-- start of GIVEN MATERIAL --

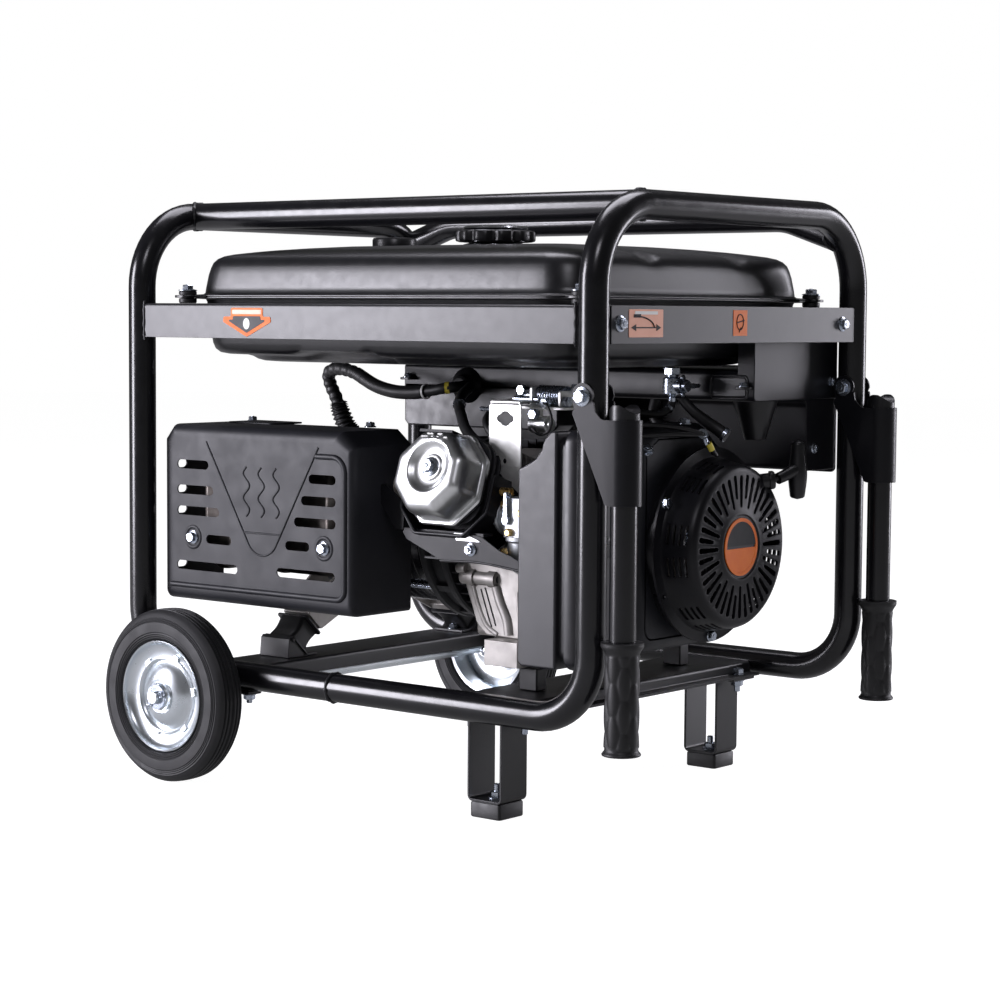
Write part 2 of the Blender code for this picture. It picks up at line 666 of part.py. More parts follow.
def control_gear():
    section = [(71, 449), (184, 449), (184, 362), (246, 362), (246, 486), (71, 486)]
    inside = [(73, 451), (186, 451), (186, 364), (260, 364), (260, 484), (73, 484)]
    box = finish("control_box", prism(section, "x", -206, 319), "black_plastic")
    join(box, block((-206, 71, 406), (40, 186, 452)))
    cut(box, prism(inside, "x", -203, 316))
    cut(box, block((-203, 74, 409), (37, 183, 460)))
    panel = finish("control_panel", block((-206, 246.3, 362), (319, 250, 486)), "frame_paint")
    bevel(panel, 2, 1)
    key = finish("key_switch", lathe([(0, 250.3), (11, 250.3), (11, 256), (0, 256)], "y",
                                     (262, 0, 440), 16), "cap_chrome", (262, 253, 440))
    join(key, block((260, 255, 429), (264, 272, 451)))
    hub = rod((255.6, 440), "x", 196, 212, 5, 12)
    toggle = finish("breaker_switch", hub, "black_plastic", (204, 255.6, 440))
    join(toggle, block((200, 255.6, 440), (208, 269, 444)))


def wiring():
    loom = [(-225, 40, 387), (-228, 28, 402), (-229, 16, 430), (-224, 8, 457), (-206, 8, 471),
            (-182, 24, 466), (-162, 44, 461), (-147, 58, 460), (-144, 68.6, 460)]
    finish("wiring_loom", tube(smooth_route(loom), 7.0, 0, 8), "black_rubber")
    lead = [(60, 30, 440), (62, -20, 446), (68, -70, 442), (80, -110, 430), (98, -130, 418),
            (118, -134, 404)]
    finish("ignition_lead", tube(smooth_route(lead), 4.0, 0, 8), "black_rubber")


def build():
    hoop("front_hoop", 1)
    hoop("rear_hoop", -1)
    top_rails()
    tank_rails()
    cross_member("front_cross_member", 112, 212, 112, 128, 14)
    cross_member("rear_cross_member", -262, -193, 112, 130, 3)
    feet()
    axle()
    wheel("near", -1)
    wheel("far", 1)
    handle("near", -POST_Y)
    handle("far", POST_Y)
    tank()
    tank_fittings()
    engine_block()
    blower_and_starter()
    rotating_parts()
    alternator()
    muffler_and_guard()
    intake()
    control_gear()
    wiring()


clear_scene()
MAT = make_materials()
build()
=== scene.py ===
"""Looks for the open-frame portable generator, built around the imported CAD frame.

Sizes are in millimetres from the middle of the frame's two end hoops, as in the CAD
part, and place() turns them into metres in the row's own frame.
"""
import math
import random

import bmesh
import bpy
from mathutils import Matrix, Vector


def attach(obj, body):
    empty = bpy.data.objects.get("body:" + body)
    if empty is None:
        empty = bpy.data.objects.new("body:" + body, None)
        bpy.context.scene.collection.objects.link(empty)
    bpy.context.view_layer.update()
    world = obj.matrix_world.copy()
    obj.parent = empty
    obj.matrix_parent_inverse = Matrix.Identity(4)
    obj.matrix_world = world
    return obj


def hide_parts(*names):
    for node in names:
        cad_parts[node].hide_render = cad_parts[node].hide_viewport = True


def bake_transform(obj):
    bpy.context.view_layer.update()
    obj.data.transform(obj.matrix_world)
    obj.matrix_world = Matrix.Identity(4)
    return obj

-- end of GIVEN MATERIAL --

### WHAT IS EXPECTED
Please repeat the listing above in full and exactly.

### WORKED ANSWER
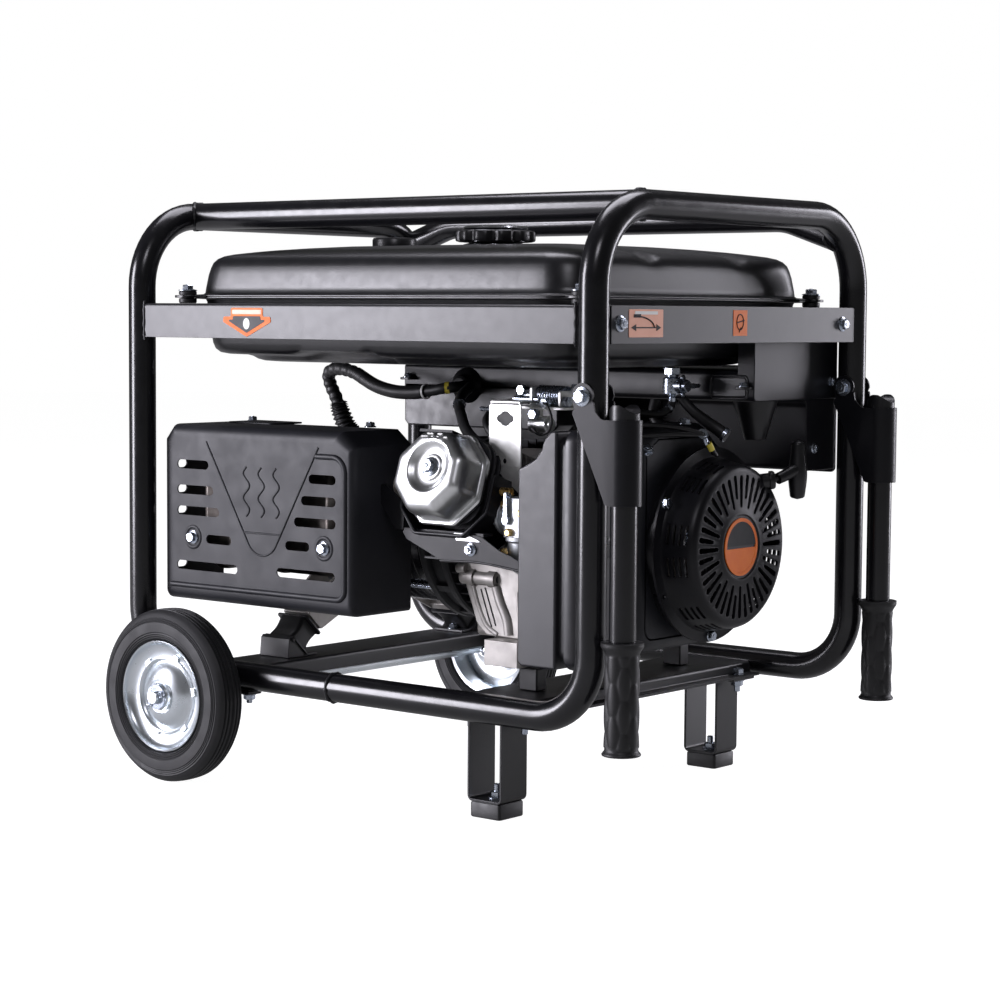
Write part 2 of the Blender code for this picture. It picks up at line 666 of part.py. More parts follow.
def control_gear():
    section = [(71, 449), (184, 449), (184, 362), (246, 362), (246, 486), (71, 486)]
    inside = [(73, 451), (186, 451), (186, 364), (260, 364), (260, 484), (73, 484)]
    box = finish("control_box", prism(section, "x", -206, 319), "black_plastic")
    join(box, block((-206, 71, 406), (40, 186, 452)))
    cut(box, prism(inside, "x", -203, 316))
    cut(box, block((-203, 74, 409), (37, 183, 460)))
    panel = finish("control_panel", block((-206, 246.3, 362), (319, 250, 486)), "frame_paint")
    bevel(panel, 2, 1)
    key = finish("key_switch", lathe([(0, 250.3), (11, 250.3), (11, 256), (0, 256)], "y",
                                     (262, 0, 440), 16), "cap_chrome", (262, 253, 440))
    join(key, block((260, 255, 429), (264, 272, 451)))
    hub = rod((255.6, 440), "x", 196, 212, 5, 12)
    toggle = finish("breaker_switch", hub, "black_plastic", (204, 255.6, 440))
    join(toggle, block((200, 255.6, 440), (208, 269, 444)))


def wiring():
    loom = [(-225, 40, 387), (-228, 28, 402), (-229, 16, 430), (-224, 8, 457), (-206, 8, 471),
            (-182, 24, 466), (-162, 44, 461), (-147, 58, 460), (-144, 68.6, 460)]
    finish("wiring_loom", tube(smooth_route(loom), 7.0, 0, 8), "black_rubber")
    lead = [(60, 30, 440), (62, -20, 446), (68, -70, 442), (80, -110, 430), (98, -130, 418),
            (118, -134, 404)]
    finish("ignition_lead", tube(smooth_route(lead), 4.0, 0, 8), "black_rubber")


def build():
    hoop("front_hoop", 1)
    hoop("rear_hoop", -1)
    top_rails()
    tank_rails()
    cross_member("front_cross_member", 112, 212, 112, 128, 14)
    cross_member("rear_cross_member", -262, -193, 112, 130, 3)
    feet()
    axle()
    wheel("near", -1)
    wheel("far", 1)
    handle("near", -POST_Y)
    handle("far", POST_Y)
    tank()
    tank_fittings()
    engine_block()
    blower_and_starter()
    rotating_parts()
    alternator()
    muffler_and_guard()
    intake()
    control_gear()
    wiring()


clear_scene()
MAT = make_materials()
build()
=== scene.py ===
"""Looks for the open-frame portable generator, built around the imported CAD frame.

Sizes are in millimetres from the middle of the frame's two end hoops, as in the CAD
part, and place() turns them into metres in the row's own frame.
"""
import math
import random

import bmesh
import bpy
from mathutils import Matrix, Vector


def attach(obj, body):
    empty = bpy.data.objects.get("body:" + body)
    if empty is None:
        empty = bpy.data.objects.new("body:" + body, None)
        bpy.context.scene.collection.objects.link(empty)
    bpy.context.view_layer.update()
    world = obj.matrix_world.copy()
    obj.parent = empty
    obj.matrix_parent_inverse = Matrix.Identity(4)
    obj.matrix_world = world
    return obj


def hide_parts(*names):
    for node in names:
        cad_parts[node].hide_render = cad_parts[node].hide_viewport = True


def bake_transform(obj):
    bpy.context.view_layer.update()
    obj.data.transform(obj.matrix_world)
    obj.matrix_world = Matrix.Identity(4)
    return obj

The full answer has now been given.